## [SET TASK]
Take the material below and write it all out again exactly.

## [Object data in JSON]
________

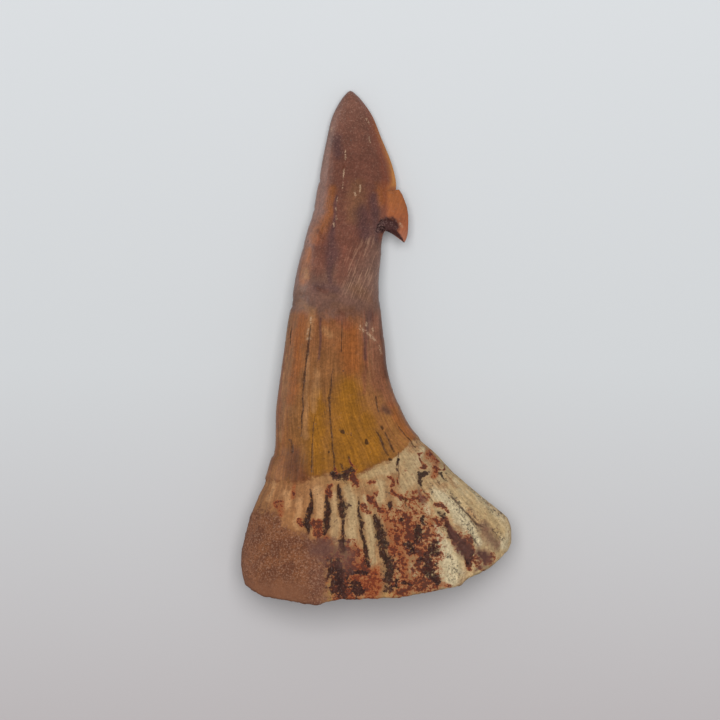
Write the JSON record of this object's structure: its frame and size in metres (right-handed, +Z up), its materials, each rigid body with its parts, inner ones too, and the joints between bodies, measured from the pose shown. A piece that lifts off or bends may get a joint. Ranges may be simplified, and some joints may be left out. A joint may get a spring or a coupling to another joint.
{
  "type": "fossil sawfish tooth",
  "caption": "Fossil rostral tooth of a giant sawfish: a long flattened crown with a barb on one edge and a flared, fluted root.",
  "frame": {"origin": "on the surface that the tooth lies on, under the middle of its box", "axes": "+Y along the tooth from the root to the tip, +Z up from the back that it lies on, +X towards the barbed edge"},
  "size_m": [0.0316, 0.06, 0.0103],
  "materials": {
    "fossil": "satin brown and ochre enamel on the crown, matt ivory and rust-stained bone with sandstone on the root"
  },
  "bodies": {
    "root": {"sawfish_tooth": "fossil"}
  },
  "joints": []
}
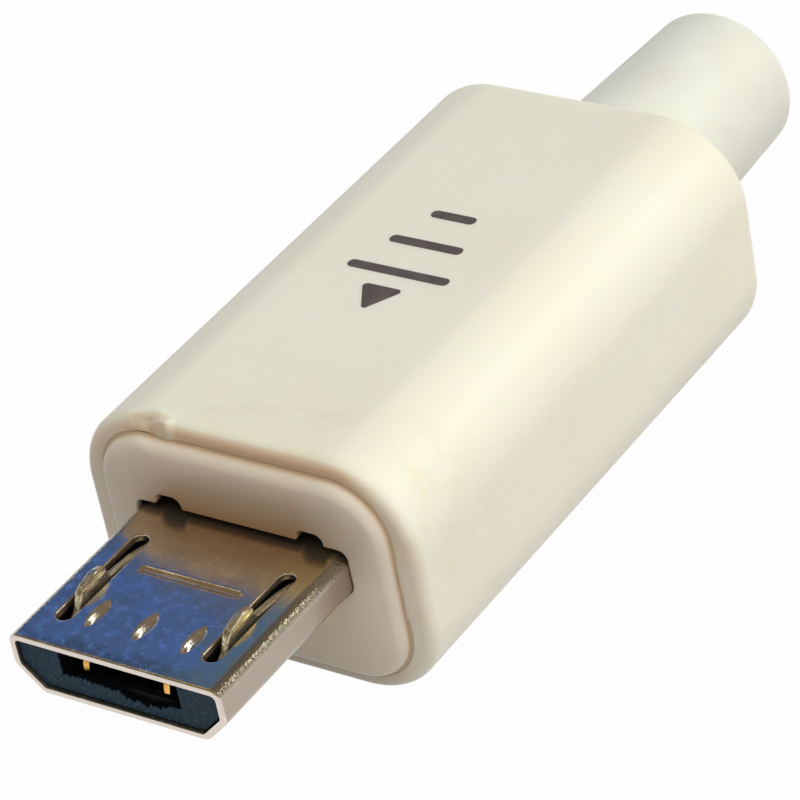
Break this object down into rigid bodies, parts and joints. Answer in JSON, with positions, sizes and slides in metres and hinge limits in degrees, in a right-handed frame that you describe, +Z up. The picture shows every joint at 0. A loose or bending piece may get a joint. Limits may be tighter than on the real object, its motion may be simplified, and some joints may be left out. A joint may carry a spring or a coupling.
{
  "type": "micro-B cable plug",
  "caption": "Solder-on micro-B cable plug: folded metal nose with two sprung latch hooks, rounded ivory cover and tapered cable tube.",
  "frame": {"origin": "centre of the plug's bounding box in X and Y, on the surface that the cover's flat underside rests on", "axes": "+X across the plug, +Y from the plug's tip towards the cable tube, +Z up with the latch hooks on top"},
  "size_m": [0.0108, 0.0318, 0.0075],
  "materials": {
    "cover_plastic": "glossy moulded ivory ABS",
    "relief_plastic": "soft satin white PVC",
    "shell_metal": "nickel-plated folded sheet, satin",
    "latch_metal": "stamped spring steel, bright",
    "contact_metal": "gold-plated strip",
    "insulator_plastic": "matt black moulded insulator"
  },
  "bodies": {
    "plug_body": {"outer_cover": "cover_plastic", "strain_relief": "relief_plastic", "front_insert": "cover_plastic", "plug_shell": "shell_metal", "insulator": "insulator_plastic", "contact_1": "contact_metal", "contact_2": "contact_metal", "contact_3": "contact_metal", "contact_4": "contact_metal", "contact_5": "contact_metal"},
    "left_latch": {"latch_left": "latch_metal"},
    "right_latch": {"latch_right": "latch_metal"}
  },
  "joints": [
    {"name": "left_latch_press", "type": "hinge", "parent": "plug_body", "child": "left_latch", "pos_m": [-0.00238, -0.00628, 0.00385], "axis": [1, 0, 0], "range_deg": [0, 3.5], "stiffness_Nm_per_rad": 0.1},
    {"name": "right_latch_press", "type": "hinge", "parent": "plug_body", "child": "right_latch", "pos_m": [0.00238, -0.00628, 0.00385], "axis": [1, 0, 0], "range_deg": [0, 3.5], "stiffness_Nm_per_rad": 0.1}
  ]
}
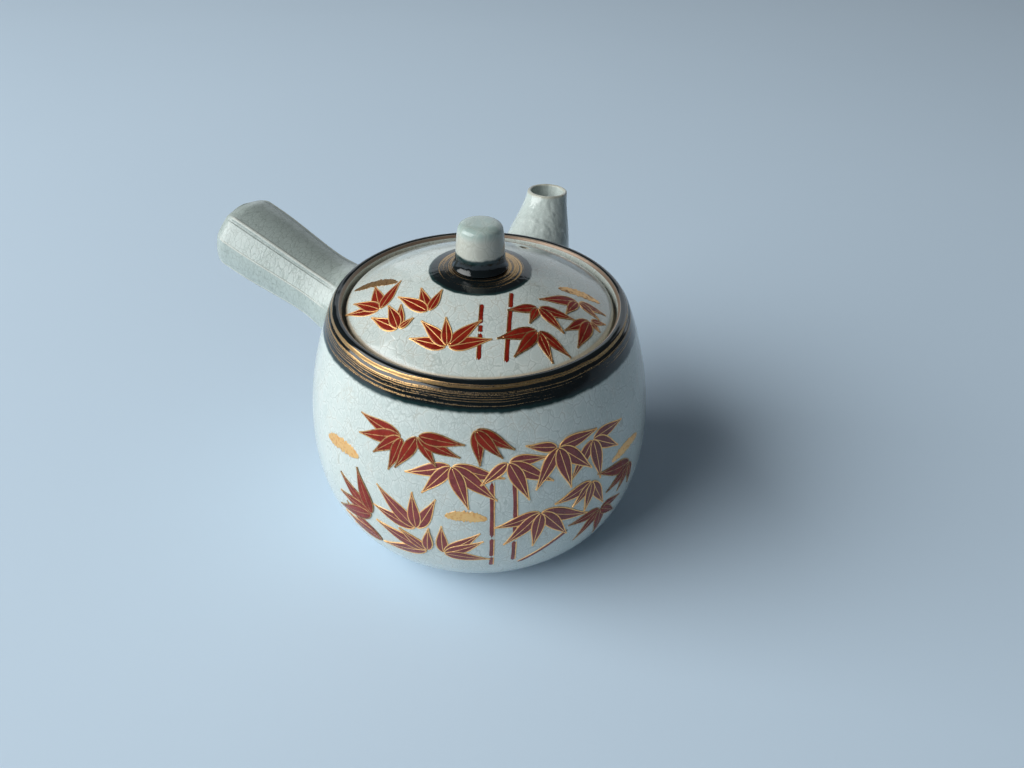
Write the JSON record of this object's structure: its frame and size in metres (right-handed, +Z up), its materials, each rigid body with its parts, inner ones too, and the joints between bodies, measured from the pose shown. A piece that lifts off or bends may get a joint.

________

## [PROBLEM SOLUTION]
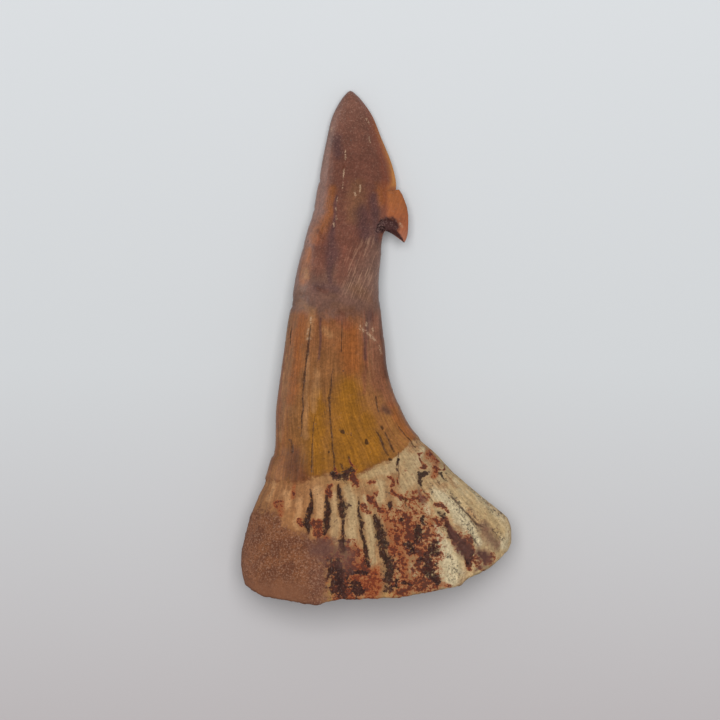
Write the JSON record of this object's structure: its frame and size in metres (right-handed, +Z up), its materials, each rigid body with its parts, inner ones too, and the joints between bodies, measured from the pose shown. A piece that lifts off or bends may get a joint. Ranges may be simplified, and some joints may be left out. A joint may get a spring or a coupling to another joint.
{
  "type": "fossil sawfish tooth",
  "caption": "Fossil rostral tooth of a giant sawfish: a long flattened crown with a barb on one edge and a flared, fluted root.",
  "frame": {"origin": "on the surface that the tooth lies on, under the middle of its box", "axes": "+Y along the tooth from the root to the tip, +Z up from the back that it lies on, +X towards the barbed edge"},
  "size_m": [0.0316, 0.06, 0.0103],
  "materials": {
    "fossil": "satin brown and ochre enamel on the crown, matt ivory and rust-stained bone with sandstone on the root"
  },
  "bodies": {
    "root": {"sawfish_tooth": "fossil"}
  },
  "joints": []
}
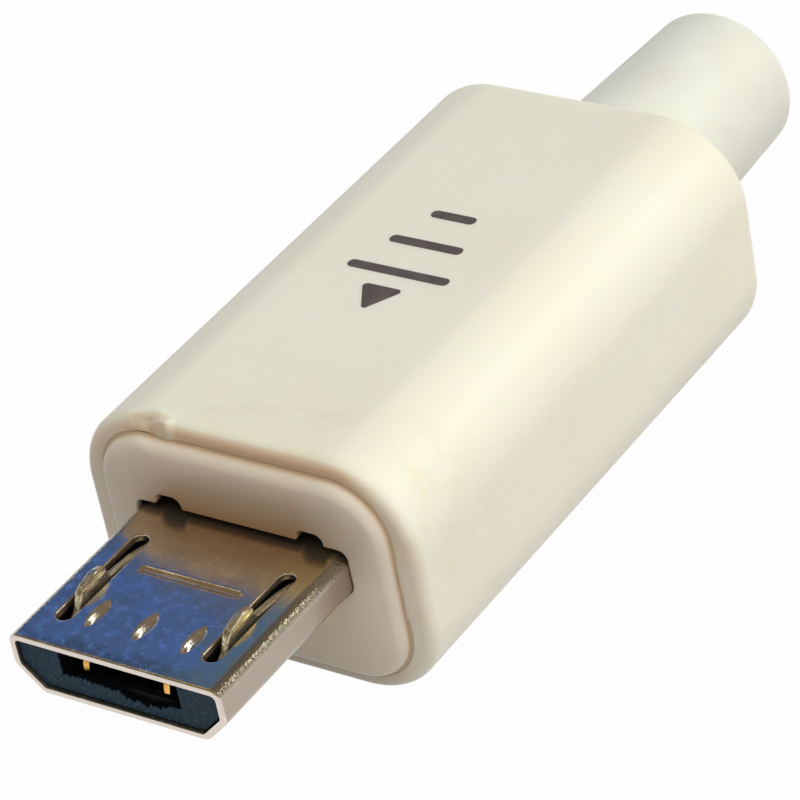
Break this object down into rigid bodies, parts and joints. Answer in JSON, with positions, sizes and slides in metres and hinge limits in degrees, in a right-handed frame that you describe, +Z up. The picture shows every joint at 0. A loose or bending piece may get a joint. Limits may be tighter than on the real object, its motion may be simplified, and some joints may be left out. A joint may carry a spring or a coupling.
{
  "type": "micro-B cable plug",
  "caption": "Solder-on micro-B cable plug: folded metal nose with two sprung latch hooks, rounded ivory cover and tapered cable tube.",
  "frame": {"origin": "centre of the plug's bounding box in X and Y, on the surface that the cover's flat underside rests on", "axes": "+X across the plug, +Y from the plug's tip towards the cable tube, +Z up with the latch hooks on top"},
  "size_m": [0.0108, 0.0318, 0.0075],
  "materials": {
    "cover_plastic": "glossy moulded ivory ABS",
    "relief_plastic": "soft satin white PVC",
    "shell_metal": "nickel-plated folded sheet, satin",
    "latch_metal": "stamped spring steel, bright",
    "contact_metal": "gold-plated strip",
    "insulator_plastic": "matt black moulded insulator"
  },
  "bodies": {
    "plug_body": {"outer_cover": "cover_plastic", "strain_relief": "relief_plastic", "front_insert": "cover_plastic", "plug_shell": "shell_metal", "insulator": "insulator_plastic", "contact_1": "contact_metal", "contact_2": "contact_metal", "contact_3": "contact_metal", "contact_4": "contact_metal", "contact_5": "contact_metal"},
    "left_latch": {"latch_left": "latch_metal"},
    "right_latch": {"latch_right": "latch_metal"}
  },
  "joints": [
    {"name": "left_latch_press", "type": "hinge", "parent": "plug_body", "child": "left_latch", "pos_m": [-0.00238, -0.00628, 0.00385], "axis": [1, 0, 0], "range_deg": [0, 3.5], "stiffness_Nm_per_rad": 0.1},
    {"name": "right_latch_press", "type": "hinge", "parent": "plug_body", "child": "right_latch", "pos_m": [0.00238, -0.00628, 0.00385], "axis": [1, 0, 0], "range_deg": [0, 3.5], "stiffness_Nm_per_rad": 0.1}
  ]
}
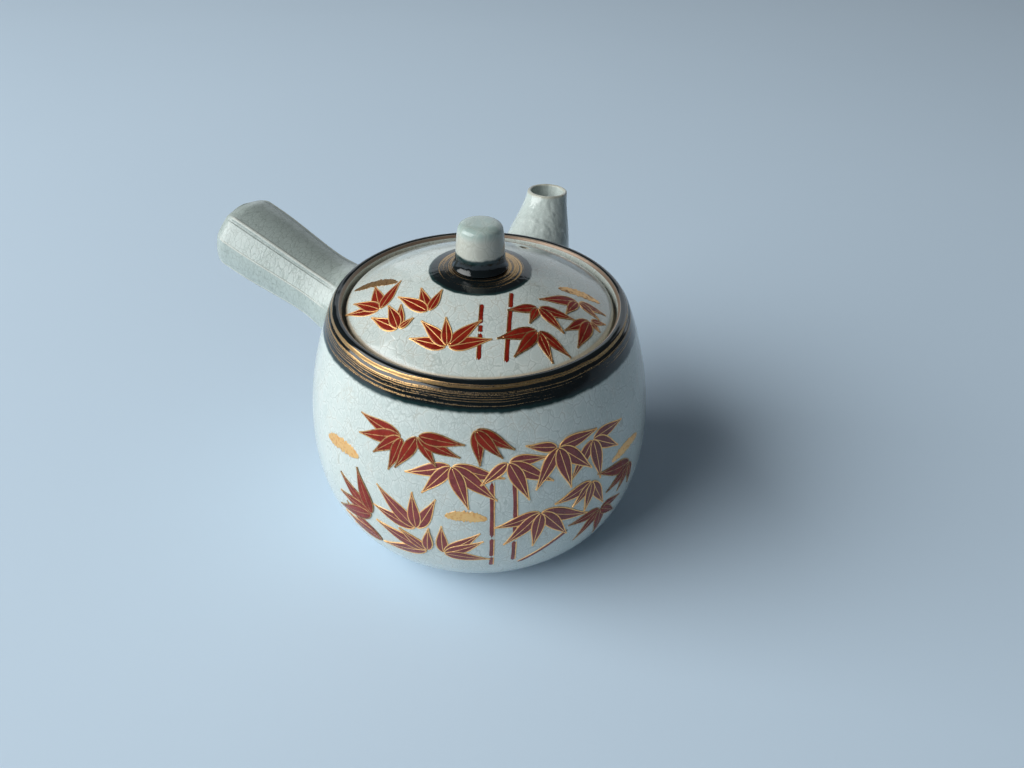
Write the JSON record of this object's structure: its frame and size in metres (right-handed, +Z up), its materials, each rigid body with its parts, inner ones too, and the joints between bodies, measured from the pose shown. A piece that lifts off or bends may get a joint.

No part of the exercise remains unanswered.